In that case, have your friend tilt your left speaker back and forth while listening to Diana Krall's voice on just that left speaker. But not in mono. Her well-recorded voice is already in mono, because she and her piano were panned to the center, which means she and the piano are equal in left and right channels. You do not want the distractions of left-right information, but only the depth info and to hear a sharper focus on her voice, which one speaker can deliver.

Best,
Roy
Hey Roy.

Surely enough, I have a gazillion questions, but I won't keep asking! Well...not the gazillion anyway :-)

Thanks for the names of the publications worth reading. I am in the process of getting the first AES papers to get started. Being in Argentina doesn't help in sourcing!!

I do want to ask back about two specific comments you made:

1) why do you advise to cross over the subwoofers at 40Hz? Wouldn't the Classic Scanspeak driver listed above, for example, have an easier time if it had to reproduce down to 60 or 80Hz instead of 40?

2) you state "the Acourate approach is not right". But WHY? I'm following you other advise: to understand why? ;-)
Seriously, I realize it is not "completely" right, like with your passive network. But doesn't it get me closer to "right" than a middle of the road, non-time coherent passive XO?
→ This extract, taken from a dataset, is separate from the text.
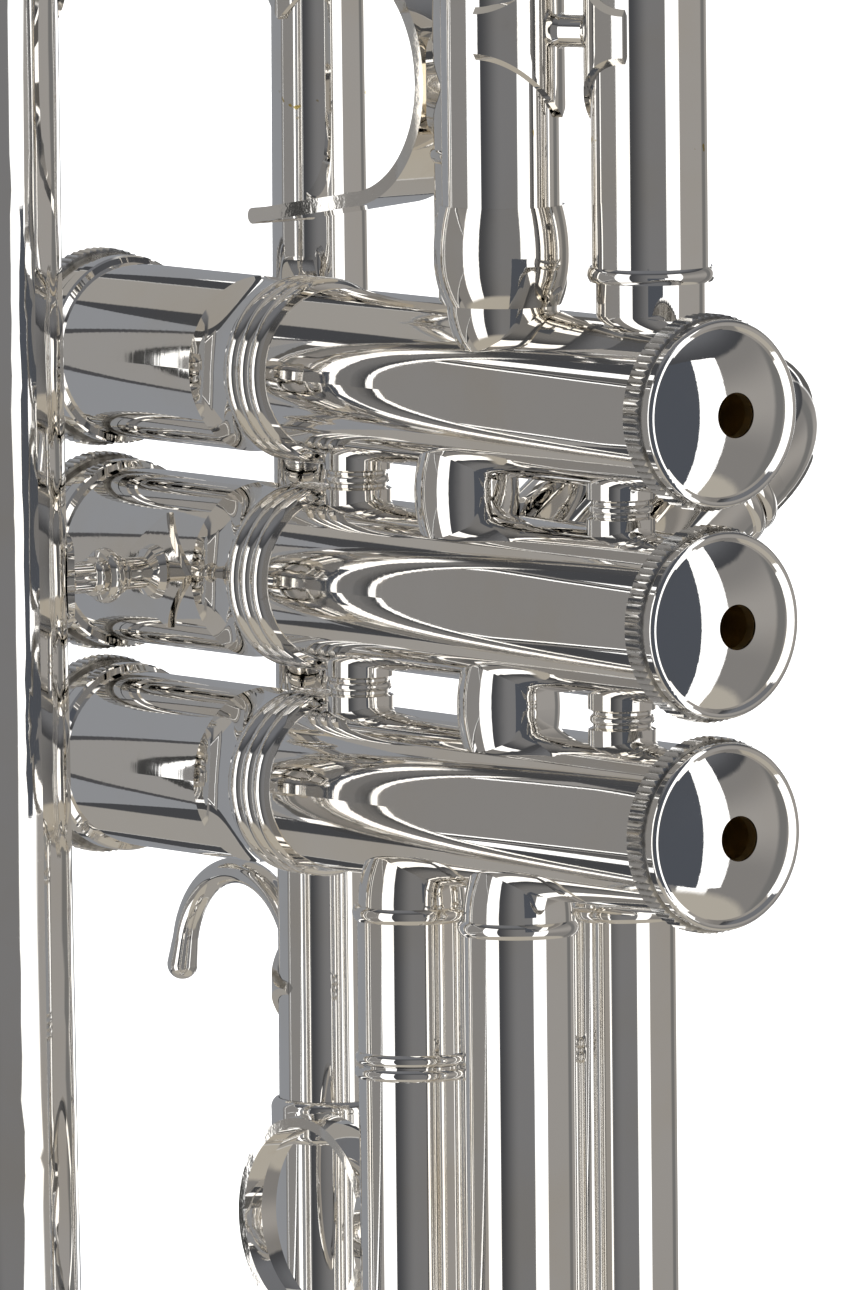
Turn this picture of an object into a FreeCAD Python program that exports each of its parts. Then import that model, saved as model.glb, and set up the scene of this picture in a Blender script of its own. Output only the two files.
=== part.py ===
import FreeCAD, Part
import math
import os
import re
import Sketcher

# A B-flat trumpet standing on its bell rim, in millimetres.  The origin is the centre of the rim, +Z runs up
# the bell towards the mouthpiece, +X towards the bottom caps of the valves and +Y towards the leadpipe.

V = FreeCAD.Vector
ORIGIN = V(0, 0, 0)
X_AXIS = V(1, 0, 0)
Y_AXIS = V(0, 1, 0)
Z_AXIS = V(0, 0, 1)

SIZES = {
    # valve block
    "valve_spacing": 25.0, "valve_line_y": 34.0, "middle_valve_z": 275.0, "cap_face_x": 100.0,
    "lower_barrel": 10.2, "upper_barrel": 10.65, "valve_bore": 8.45, "running_gap": 0.05,
    "band_start": 78.4, "bead_width": 2.27, "bead_root": 10.6, "bead_arc": 1.3, "cove_end": 92.4, "cove_arc": 11.0,
    "ring_start": 118.5, "ring_end": 121.0, "ring_radius": 11.5, "casing_top": 125.0, "top_thread": 10.35,
    "casing_foot": 4.0, "foot_thread": 9.7, "shoulder": 7.4, "port_radius": 4.8, "foot_radius": 5.05,
    "keyway_width": 2.6, "keyway_reach": 9.6, "guide_seat": 87.9,
    # caps
    "cap_back": 7.3, "cap_knurl_front": 3.9, "knurl_outer": 11.65, "cap_rim": 11.15, "cap_rim_face": 2.3,
    "dome_edge": 10.0, "dome_arc": 19.0, "vent_radius": 2.7, "cap_floor": 1.7, "tooth_count": 76, "tooth_depth": 0.36,
    "top_knurl_start": 123.0, "top_knurl_end": 126.2, "top_knurl_outer": 12.1, "top_face": 129.0, "stem_hole": 2.6,
    # piston, stem and button
    "piston_foot": 24.0, "piston_top": 124.0, "barrel_floor": 72.0, "barrel_bore": 7.4, "plate_under": 121.0,
    "piston_travel": 16.0, "guide_thickness": 2.4, "stem_radius": 2.1, "button_radius": 9.0, "pearl_radius": 6.9,
    "spring_radius": 5.9, "spring_wire": 0.4, "spring_turns": 9,
    # sliding tubes
    "slide_outer": 6.75, "slide_bore": 6.2, "leg_outer": 6.15, "leg_bore": 5.75, "bow_outer": 6.6,
    "first_outer": 7.05, "knuckle": 6.6,
    "crossing_outer": 6.3, "crossing_arc": 17.5, "crossing_y": -1.5, "crossing_high_x": 49.7, "crossing_low_x": 41.8,
    "spool_radius": 4.1, "spool_low_x": 22.0, "spool_high_x": 73.0,
    # third slide, below the third valve
    "third_x_upper": 60.4, "third_x_lower": 39.9, "third_y": -2.0, "third_collar_z": 218.0, "third_sleeve_end_z": 186.0,
    "third_bow_z": 176.0, "third_leg_top_z": 236.0, "third_band_z": 237.2,
    "ring_outer": 13.0, "ring_inner": 11.4, "ring_width": 4.8, "finger_ring_z": 197.0,
    # first slide, above the first valve
    "first_x_upper": 54.0, "first_y_upper": 6.2, "first_x_lower": 22.7, "first_y_lower": 5.5,
    "first_joint_z": 326.5, "first_band_z": 314.1, "first_lower_end_z": 372.0, "first_bow_z": 382.0,
    "saddle_z": 335.5, "saddle_outer": 15.6, "saddle_strap": 1.7, "saddle_width": 9.0, "saddle_arm": 21.0,
    "saddle_droop": 9.0,
    # second slide, on the far side of the middle valve
    "second_x_upper": 47.0, "second_x_lower": 25.0, "second_tilt": 37.0, "second_sleeve_end": 22.0,
    "second_leg_start": 11.0, "second_bow_at": 26.2,
    # bell and its bow
    "rim_radius": 61.5, "throat_radius": 7.4, "flare_depth": 24.0, "flare_power": 1.6, "bell_wall": 0.6,
    "rim_bead": 1.5, "bell_top_z": 362.0, "tail_x": 39.8, "tail_y": -3.45, "tail_outer": 7.15,
    "bell_bow_outer": 7.6, "tail_ferrule_low_z": 310.8, "tail_ferrule_high_z": 322.7, "tail_ferrule_belly": 8.2,
    # leadpipe and main tuning slide
    "leadpipe_x": 104.0, "leadpipe_y": 18.5, "leadpipe_near": 6.0, "leadpipe_far": 5.2, "leadpipe_end_z": 203.0,
    "leadpipe_top_z": 448.0, "receiver_top_z": 484.0, "tuning_x": 46.0, "tuning_sleeve_end_z": 150.0,
    "tuning_bow_z": 125.0, "tuning_elbow": 9.0, "tuning_leg_top_z": 196.0, "tuning_brace_z": 138.0,
    # braces, hook and mouthpiece
    "flange_wall": 0.8, "diamond_half": 9.0, "brace_post": 1.95, "tail_brace_z": 343.5, "tail_diamond_half": 10.3,
    "front_brace_z": 172.0,    "rear_brace_z": 348.0, "bell_post_x": 99.0, "hook_z": 222.8, "hook_bend": 11.5,
    "hook_wire": 1.6, "hook_end": 1.9, "hook_tip": 3.6, "hook_sweep": 168.0,
    "mouthpiece_seat_z": 460.0, "mouthpiece_length": 87.0, "mouthpiece_rim": 13.6, "cup_radius": 8.25,
}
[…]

I carefully re-read your paper on the Calypso HD development. I would say I studied it more that just reading. Lots of fantastic info there. I can see myself following your guidelines to build my DIY cabinets (plus what I hope to learn from the books, of course), and to get it mostly right in choosing drivers. But it would be just too arrogant on my part to assume I will be that good with XO design, and if that's the only path then it might become a deal-breaker for me. That would be a pitty!